Frankenstein Essay Essay, Research Paper
When Mary Shelley started writing the story of
Dr. Frankenstein, she did not realize the true
potential of her work. She was simply writing
a short story to pass the time. Shelley had no
idea her story would evolve and grow as the
years pass. She had no idea it would launch
a whole genre of horror stories and an array
of movies that have captivated the imagination
of every generation including our own. The
story of Dr. Frankenstein taps into the darkest
crevices of the human condition. Our so-called
“quest for knowledge” has lead to many advances;
It is human nature that drives us in our
curiosity, but a lot of the time we do not
take responsibility for our creations, and
that is why many of our species’ endeavors
have resulted in tragedy.
Dr. Frankenstein set out to create a “perfect
creature” when he began his endeavor. But
moments after his creature came to life he
turned away in disgust. He ran away from
his baby if you will.
“Unable to endure the aspect of the being
I had created, I rushed out of the room and
continued a long time traversing my bed-chamber?” (P.56) Compare if you dare: Frankenstein’s actions to those of a mother giving up her child for adoption. What right has the creator to turn on his/her creation? Doesn’t the magic of creation carry the burden of responsibility? Yes of course it does. If you create a living being you have the responsibility to protect and nurture it. That is the very nature of creation. According to the “monster” all he wanted was for Frankenstein to create a companion for him. Was he not, in this case, making the same mistake as Frankenstein himself? What would have become of his companion if HE turned away from her in disgust? Well, unfortunately Frankenstein decided not to create another “fiend” because he saw the potential for evil that existed there. But I, for one, believe that Frankenstein should have created a companion for the fiend. Any human can understand the simple need for companionship and the madness that can come from total seclusion and loneliness. “You may render me the most miserable of men,
but you shall never make me base in my own eyes.
Shall I create another like yourself, whose
joint wickedness might desolate the world.
Begone! I have answered you; you may torture
me, but I will never consent.” (P.138) Refusing
to help the monster was a mistake. Creating the
fiend was also a mistake. A mistake that was
excused by the so-called quest for knowledge
all scientists appear to be on.
Frankenstein was on a quest for knowledge,
one that he thought to be of utmost importance.
He was after the most sacred treasure of all.
He was after life itself. In the end, did
Frankenstein succeed? Well that depends on
your definition of life. Some might say that
a man is just the sum of his parts. Others
might say that a human being is more than that.
I believe a person is not just the sum of his or
her parts. I think a human being requires love
and respect. Without these things, any human
could turn out like Frankenstein’s monster.
Indeed, Frankenstein’s monster did not receive
any of that love in his lifetime and for that
reason, he never knew what it was to be human.
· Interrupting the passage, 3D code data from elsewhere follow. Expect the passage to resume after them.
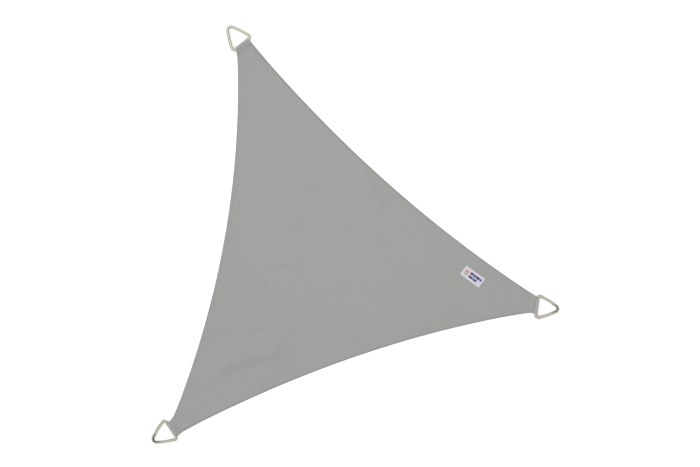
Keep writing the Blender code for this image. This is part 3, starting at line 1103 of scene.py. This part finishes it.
def make_key_light():
    """One large, far, soft light from the upper left."""
    lamp = bpy.data.lights.new("key", "AREA")
    lamp.shape = "DISK"
    lamp.size = KEY_SIZE
    lamp.energy = KEY_POWER
    key = new_object("key", lamp)
    key.location = KEY_PLACE
    key.rotation_euler = (-key.location).to_track_quat("-Z", "Y").to_euler()
    key.visible_glossy = False


def make_camera():
    """Straight above the sail, with the photograph's turn and framing."""
    camera_data = bpy.data.cameras.new("camera")
    camera_data.lens = LENS
    camera_data.sensor_width = SENSOR
    camera_data.clip_end = 100.0
    camera = new_object("camera", camera_data)
    camera.location = (*VIEW_CENTRE, VIEW_WIDTH * LENS / SENSOR)
    camera.rotation_euler = (0.0, 0.0, VIEW_TURN)
    bpy.context.scene.camera = camera


# --------------------------------------------------------------------------- the scene

def add_piece(piece, material, node_name=None):
    """Give a piece its material, attach it to the root and hide the model's node it stands for.
    """
    piece.data.materials.clear()
    piece.data.materials.append(material)
    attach(piece, "root")
    if node_name:
        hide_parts(node_name)


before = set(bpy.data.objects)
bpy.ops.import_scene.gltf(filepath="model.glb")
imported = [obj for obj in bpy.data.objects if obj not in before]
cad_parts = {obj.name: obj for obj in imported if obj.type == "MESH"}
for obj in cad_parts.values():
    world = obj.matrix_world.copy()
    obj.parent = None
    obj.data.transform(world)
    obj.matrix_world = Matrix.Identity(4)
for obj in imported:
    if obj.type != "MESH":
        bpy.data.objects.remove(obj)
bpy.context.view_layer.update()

make_camera()
make_surroundings()
make_key_light()
make_floor()
bpy.context.scene.view_settings.view_transform = "Standard"

webbing_look = webbing_material()
hem_thread = thread_material("hem_thread", HEM_THREAD_COLOURS)
label_thread = thread_material("label_thread", LABEL_THREAD_COLOURS)

cloth = make_cloth()
add_piece(cloth, cloth_material(), "sail_cloth")
for stitches in (*make_hem_stitches(cloth), make_corner_stitches(cloth)):
    add_piece(stitches, hem_thread)
for corner in CORNERS:
    add_piece(make_ring(corner), steel_material(corner), "ring_" + corner)
    loop = make_loop(corner)
    add_piece(loop, webbing_look, "corner_loop_" + corner)
label = make_label(cloth)
add_piece(label, label_material(), "label_patch")
add_piece(make_label_stitches(label), label_thread)

cut_size, cut_area = cut_cloth()

bpy.context.view_layer.update()
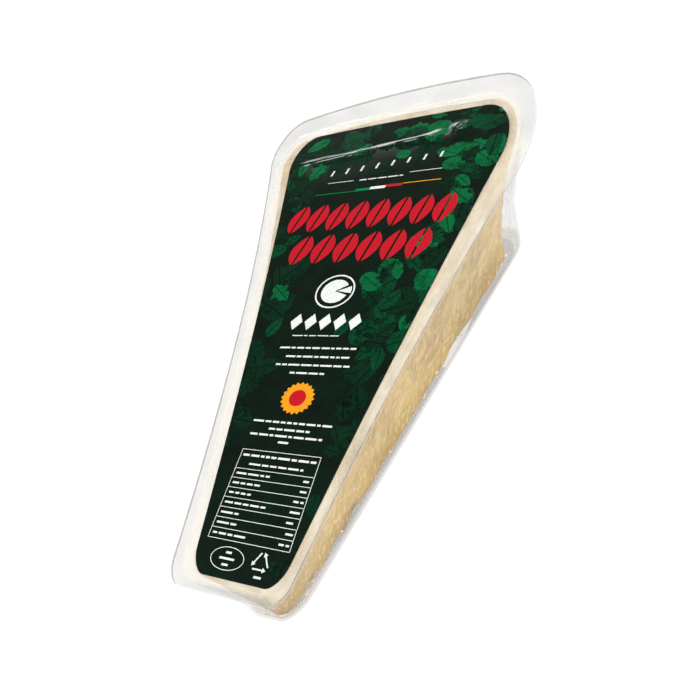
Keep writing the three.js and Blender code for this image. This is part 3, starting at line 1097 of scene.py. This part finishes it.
def edge_cuts(edge, x, y, reach):
    """Every third point where an outline passes near a place, with the direction that leads out."""
    cuts = []
    for a, b in zip(edge, edge[1:] + edge[:1]):
        middle = (a + b) / 2
        if (middle - Vector((x, y))).length < reach:
            along = (b - a).normalized()
            cuts.append((middle, Vector((along.y, -along.x))))
    return cuts[::3]


def place_leaf(rng, kind, x, y, size, angle, edge):
    """A leaf at its place, cut off where it passes the edge; none if nothing is left."""
    obj = flat_shape("leaf", [(u * size, v * size) for u, v in leaf_outline(kind, rng)])
    blade = obj.data.uv_layers.new(name="blade")
    for loop in obj.data.loops:
        co = obj.data.vertices[loop.vertex_index].co
        blade.data[loop.index].uv = (co.x / size + 0.5, co.y / size)
    moved(obj, x, y, angle)
    middle = Vector((x, y)) + Matrix.Rotation(angle, 2) @ Vector((0, size / 2))
    cuts = edge_cuts(edge, middle.x, middle.y, size)
    if cuts:
        to_edit(obj)
        for place, out in cuts:
            bpy.ops.mesh.select_all(action="SELECT")
            bpy.ops.mesh.bisect(plane_co=(*place, 0), plane_no=(*out, 0), clear_outer=True)
        to_object()
    if not obj.data.polygons:
        bpy.data.objects.remove(obj)
        return None
    return obj


def inside(loop, x, y):
    """True where a closed outline goes round the place."""
    crossings = 0
    for a, b in zip(loop, loop[1:] + loop[:1]):
        if (a.y > y) != (b.y > y) and x < lerp(a.x, b.x, (y - a.y) / (b.y - a.y)):
            crossings += 1
    return crossings % 2 == 1


def taper(narrow, wide, y):
    """A half width between the narrow and the wide end of the label."""
    return lerp(narrow, wide, (y + 84) / 155)


def leaf_chance(x, y):
    """How likely a leaf is at a place: dense round the rim, sparse behind the print."""
    rim = clamp(abs(x) / taper(11, 42, y))
    top = smooth(y, 46, 62)
    right = smooth(x, 6, 14) * smooth(y, -30, -10) * (1 - smooth(y, 4, 9))
    clear = lerp(0.8, 0.55, smooth(y, -55, -35))
    return max(smooth(rim, clear, clear + 0.3), top, right)


class PACK_OT_leaves(bpy.types.Operator):
    """Scatters generic leaves over the label, cut off where they pass its edge"""
    bl_idname = "mesh.pack_leaves"
    bl_label = "Leaves"

    def execute(self, context):
        lid = context.scene.pack_lid
        rng = random.Random(LEAF_SEED)
        edge = outline(inset(LABEL, 0.15))
        kinds = ("pointed", "pointed", "round", "lobed")
        tones = {"dark": [], "middle": [], "light": []}
        for i in range(LEAF_TRIES):
            y = rng.uniform(-84, 72)
            half = taper(12, 45, y)
            x = rng.uniform(-half, half)
            if rng.random() > leaf_chance(x, y) or not inside(edge, x, y):
                continue
            bright = smooth(y, -32, 10) * smooth(x, -30, 22)
            draw = rng.random()
            dimmer = "middle" if draw < 0.2 + 0.45 * bright else "dark"
            tone = "light" if draw < 0.02 + 0.33 * bright else dimmer
            size = rng.uniform(5, 11) * (0.75 if y < -40 else 1)
            kind, angle = rng.choice(kinds), rng.uniform(0, 2 * math.pi)
            leaf = place_leaf(rng, kind, x, y, size, angle, edge)
            if leaf:
                for v in leaf.data.vertices:
                    v.co.z = i * LEAF_STEP
                tones[tone].append(leaf)
        colours = {"dark": lid.leaf_dark, "middle": lid.leaf_middle, "light": lid.leaf_light}
        for tone, leaves in tones.items():
            ink = leaf_material(tone + "_leaf", colours[tone])
            lay_on_label(join(leaves), tone + "_leaves", ink, LEAF_RISE)
        return {"FINISHED"}


class PACK_OT_title(bpy.types.Operator):
    """Prints the two bold rows of red leaves"""
    bl_idname = "mesh.pack_title"
    bl_label = "Red Leaf Rows"

    def execute(self, context):
        rows = leaf_row(8, -27.5, 29.5, 22.4, 34.0) + leaf_row(6, -21.9, 25.0, 9.1, 20.6)
        ink = ink_material("red_ink", context.scene.pack_print.red)
        lay_on_label(join(rows), "red_leaf_rows", ink)
        return {"FINISHED"}


class PACK_OT_rules(bpy.types.Operator):
    """Prints the thin rules and the short coloured bars above the leaf rows"""
    bl_idname = "mesh.pack_rules"
    bl_label = "Coloured Rules"

    def execute(self, context):
        p = context.scene.pack_print
        thin, bold, lean = 0.32, 1.15, 0.3
        rules = (
            ("green", "green_ink", p.green, [(-14.3, 38.9, 14.8, thin, 0),
                                             (-4.3, 39.35, 5.2, bold, lean)]),
            ("white", "white_rule_ink", p.white, [(1.05, 39.6, 5.5, bold, lean)]),
            ("red", "red_rule_ink", p.red, [(6.65, 39.85, 5.7, bold, lean)]),
            ("yellow", "yellow_rule_ink", p.yellow, [(15.7, 40.25, 12.5, thin, 0)]))
        for name, ink, value, places in rules:
            lay_on_label(bars(places), name + "_rule", ink_material(ink, value))
        return {"FINISHED"}


class PACK_OT_small_print(bpy.types.Operator):
    """Prints the broken bars that stand for small print, and the ruled table"""
    bl_idname = "mesh.pack_small_print"
    bl_label = "Small Print"

    def execute(self, context):
        rng = random.Random(PRINT_SEED)
        ticks = [(-18.2 + 5.4 * i, 48.6 + 0.42 * i, 0.7, 2.4, 0.5) for i in range(8)]
        places = ticks + dashes(rng, -6.7, 8.6, 43.9, 1.3)
        places += [(-13.7, 44.0, 9.5, 0.22, 0), (15.9, 45.0, 10.7, 0.22, 0)]
        places += dashes(rng, -8.7, 6.4, -17.1, 0.9)
        lines = ((-11.2, 12.8, -21.15), (-8.1, 11.6, -23.95), (-10.4, 12.5, -26.65),
                 (-4.9, 5.8, -29.15), (-10.3, 14, -43.95), (-4.6, 7.6, -45.95),
                 (-9.7, 12.8, -47.75), (-0.4, 3.6, -49.45))
        for left, right, y in lines:
            places += dashes(rng, left, right, y, 1.6)
        places += self.table(rng)
        in_ring = ((-77.9, 1.6), (-79.3, 4.2), (-80.7, 1.8))
        places += [(-2.4, y, reach, 0.5, 0.1) for y, reach in in_ring]
        places += [(7.3, -81.9, 2.0, 0.5, 0.1)]
        white = [bars(places), moved(ring_shape(4.75, 2.7, 0.17), -2.35, -79.25),
                 moved(self.triangle(), 6.9, -78.7)]
        ink = ink_material("white_ink", context.scene.pack_print.white)
        lay_on_label(join(white), "white_small_print", ink)
        return {"FINISHED"}

    def table(self, rng):
        """A ruled table: a taller head, seven rows, and short bars on the left and right."""
        left, right, top, low = -10.0, 13.2, -52.2, -75.2
        line, head, rows = 0.15, 5.2, 7
        pitch = (top - head - low) / rows
        middle, width = (left + right) / 2, right - left
        heights = [top] + [top - head - pitch * i for i in range(rows + 1)]
        places = [(middle, y, width + line, line, 0) for y in heights]
        places += [(x, (top + low) / 2, line, top - low, 0) for x in (left, right)]
        places += dashes(rng, left + 0.8, right - 0.8, top - 1.5, 1.7)
        places += dashes(rng, left + 3.6, right - 3.6, top - 3.8, 1.4)
        for i in range(rows):
            y = top - head - pitch * (i + 0.5)
            places += dashes(rng, left + 0.9, left + rng.uniform(5, 13), y, 1.4)
            places += dashes(rng, right - rng.choice((2.6, 3.4, 4.4)), right - 0.6, y, 1.4)
        return places

    def triangle(self):
        """Three arrows in a triangle."""
        made = []
        for angle in [k * 2 * math.pi / 3 for k in range(3)]:
            point = moved(flat_shape("point", [(0, -0.6), (0.95, 0), (0, 0.6)]), 1.0, -1.5)
            made.append(moved(bars([(-0.35, -1.5, 2.7, 0.36, 0)]), 0, 0, angle))
            made.append(moved(point, 0, 0, angle))
        return join(made)


class PACK_OT_emblem(bpy.types.Operator):
    """Prints the round emblem, a cheese wheel with a slice drawn out, and the white lozenges"""
    bl_idname = "mesh.pack_emblem"
    bl_label = "Emblem"

    def execute(self, context):
        wheel = flat_shape("wheel", [(0, 0)] + arc(4.4, 4.2, 0.55, 2 * math.pi - 0.35, 40))
        part = moved(flat_shape("slice", [(0, 0)] + arc(4.4, 4.2, -0.2, 0.4, 10)), 0.9, 0.05)
        emblem = moved(join([ring_shape(6.3, 6.0, 0.5), wheel, part]), -0.3, -1.7)
        lozenge = flat_shape("lozenge", [(-0.5, 0), (0, -0.5), (0.5, 0), (0, 0.5)])
        row = copies(lozenge, [(-9.2 + 4.7 * i, -12.4, 3.9, 5.6, 0.9) for i in range(5)])
        ink = ink_material("emblem_ink", context.scene.pack_print.white)
        lay_on_label(join([emblem, row]), "white_emblem", ink)
        return {"FINISHED"}


class PACK_OT_seal(bpy.types.Operator):
    """Prints the plain scalloped seal with its red middle"""
    bl_idname = "mesh.pack_seal"
    bl_label = "Seal"

    def execute(self, context):
        p = context.scene.pack_print
        x, y, scallops, depth = 0.5, -36.7, 20, 0.28
        rim = []
        for a in [2 * math.pi * i / 160 for i in range(160)]:
            wave = depth * math.cos(a * scallops)
            rim.append(((4.7 + wave) * math.cos(a), (4.5 + wave) * math.sin(a)))
        disc = moved(flat_shape("disc", rim), x, y)
        lay_on_label(disc, "yellow_seal", ink_material("yellow_ink", p.yellow))
        middle = moved(flat_shape("middle", ellipse(2.5, 2.4, 40)), x, y)
        obj = lay_on_label(middle, "red_seal_middle", ink_material("red_seal_ink", p.red))
        for v in obj.data.vertices:
            v.co += Vector((0, -math.sin(LID_SLOPE), math.cos(LID_SLOPE))) * p.ink * 1.2
        return {"FINISHED"}


class PACK_OT_stage(bpy.types.Operator):
    """Sets the floor, the soft lights and the camera"""
    bl_idname = "scene.pack_stage"
    bl_label = "Stage"

    def execute(self, context):
        s = context.scene.pack_stage
        deselect_all()
        bpy.ops.mesh.primitive_plane_add(size=2 * s.floor_reach)
        floor = context.object
        floor.name = "floor"
        dress(floor, floor_material())
        world = bpy.data.worlds.new("soft_room")
        context.scene.world = world
        world.use_nodes = True
        air = world.node_tree.nodes["Background"].inputs
        air["Color"].default_value = (1, 1, 1, 1)
        air["Strength"].default_value = 0.09
        self.softbox("key_light", (0.75, -0.55, 1.1), 0.9, s.key_power)
        self.softbox("back_light", (-0.56, 1.03, 0.42), 0.45, 0.4 * s.glint_power)
        self.softbox("top_light", (-0.50, -0.56, 1.13), 0.45, s.glint_power)
        self.softbox("side_light", (0.9, 0.75, 0.45), 0.4, 0.5 * s.glint_power)
        self.camera(context)
        context.scene.view_settings.view_transform = "Standard"
        context.scene.cycles.transparent_max_bounces = 32
        context.scene.cycles.max_bounces = 10
        return {"FINISHED"}

    def softbox(self, name, place, size, power):
        """A square lamp that faces the middle of the pack."""
        deselect_all()
        bpy.ops.object.light_add(type="AREA", location=place)
        lamp = bpy.context.object
        lamp.name = name
        lamp.data.energy = power
        lamp.data.size = size
        aim = Vector((0, 0, 0.02)) - Vector(place)
        lamp.rotation_euler = aim.to_track_quat("-Z", "Y").to_euler()

    def camera(self, context):
        """The camera, at the place and turn that were worked out from the photograph's edges."""
        deselect_all()
        bpy.ops.object.camera_add()
        camera = context.object
        camera.name = "photo_camera"
        right = Vector((0.876, 0.346, -0.337)).normalized()
        ahead = Vector((-0.483, 0.598, -0.640)).normalized()
        up = right.cross(ahead).normalized()
        turn = Matrix((ahead.cross(up), up, -ahead)).transposed().to_4x4()
        place = level_point(94.1, -124.2, 143.8)
        camera.matrix_world = Matrix.Translation(place) @ turn
        camera.data.lens = 33.93
        camera.data.sensor_width = 36
        camera.data.clip_start = 0.01
        context.scene.camera = camera


class PACK_PT_panel(bpy.types.Panel):
    """Lists the steps in the order in which they are made"""
    bl_idname = "PACK_PT_panel"
    bl_label = "Cheese Pack"
    bl_space_type = "VIEW_3D"
    bl_region_type = "UI"
    bl_category = "Cheese Pack"

    def draw(self, context):
        for step in STEPS:
            self.layout.operator(step.bl_idname)
        for key in GROUPS:
            box = self.layout.box()
            group = getattr(context.scene, key)
            for name in group.bl_rna.properties.keys():
                if name not in ("rna_type", "name"):
                    box.prop(group, name)


GROUPS = {"pack_tray": PACK_PG_tray, "pack_cheese": PACK_PG_cheese, "pack_lid": PACK_PG_lid,
          "pack_print": PACK_PG_print, "pack_stage": PACK_PG_stage}
STEPS = [PACK_OT_tray, PACK_OT_cheese, PACK_OT_foot_glints, PACK_OT_film, PACK_OT_label,
         PACK_OT_leaves, PACK_OT_title, PACK_OT_rules, PACK_OT_small_print, PACK_OT_emblem,
         PACK_OT_seal, PACK_OT_stage]
CLASSES = [*GROUPS.values(), *STEPS, PACK_PT_panel]


def register():
    for cls in CLASSES:
        bpy.utils.register_class(cls)
    for key, group in GROUPS.items():
        setattr(bpy.types.Scene, key, PointerProperty(type=group))


def unregister():
    for key in GROUPS:
        delattr(bpy.types.Scene, key)
    for cls in reversed(CLASSES):
        bpy.utils.unregister_class(cls)


def main():
    register()
    bpy.ops.mesh.pack_tray()
    bpy.ops.mesh.pack_cheese()
    bpy.ops.mesh.pack_crumbs()
    bpy.ops.mesh.pack_film()
    bpy.ops.mesh.pack_label()
    bpy.ops.mesh.pack_leaves()
    bpy.ops.mesh.pack_title()
    bpy.ops.mesh.pack_rules()
    bpy.ops.mesh.pack_small_print()
    bpy.ops.mesh.pack_emblem()
    bpy.ops.mesh.pack_seal()
    bpy.ops.scene.pack_stage()
    deselect_all()


if __name__ == "__main__":
    main()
Every scientist has his Holy Grail. The one
goal in his lifetime which he strives for and
pours years of hard work into. “No one can
conceive the variety of feelings which bore
me onwards, like a hurricane, in the first
enthusiasm of success. Life and death appeared
to me ideal bounds which I should first break
through, and pour a torrent of light into our
dark world.” (P.52) Whether it’s curing cancer
or explaining why the universe is the way it
is how far can a scientist go before it is too
far? When J. Robert Oppenheimer was working on
the atomic bomb, he was taking into consideration
how many American lives it would save. He was
thinking about ending the war and bringing peace
to his people. By the time he saw the true
destructive power of his creation it was
already too late; in the months that followed,
a great many people died. In thinking about
the quest for knowledge one begins to think
about how far us humans can take exploration
before it becomes exploitation. “Learn from me,
if not by my precepts, at least by my example,
how dangerous is the acquirement of knowledge
and much happier that man is who believes his
native town to be the world, than he who aspires
to become greater than his nature will allow.”
The story of Frankenstein opens up a huge array
of moral and ethical dilemmas. That is perhaps
why it has been so successful. One cannot
presume to judge why Shelley made Frankenstein’s
monster so human, and yet so evil. Frankenstein’s
quest for knowledge created the physical being,
but because he did not take responsibility for
his creation the monster turned out evil.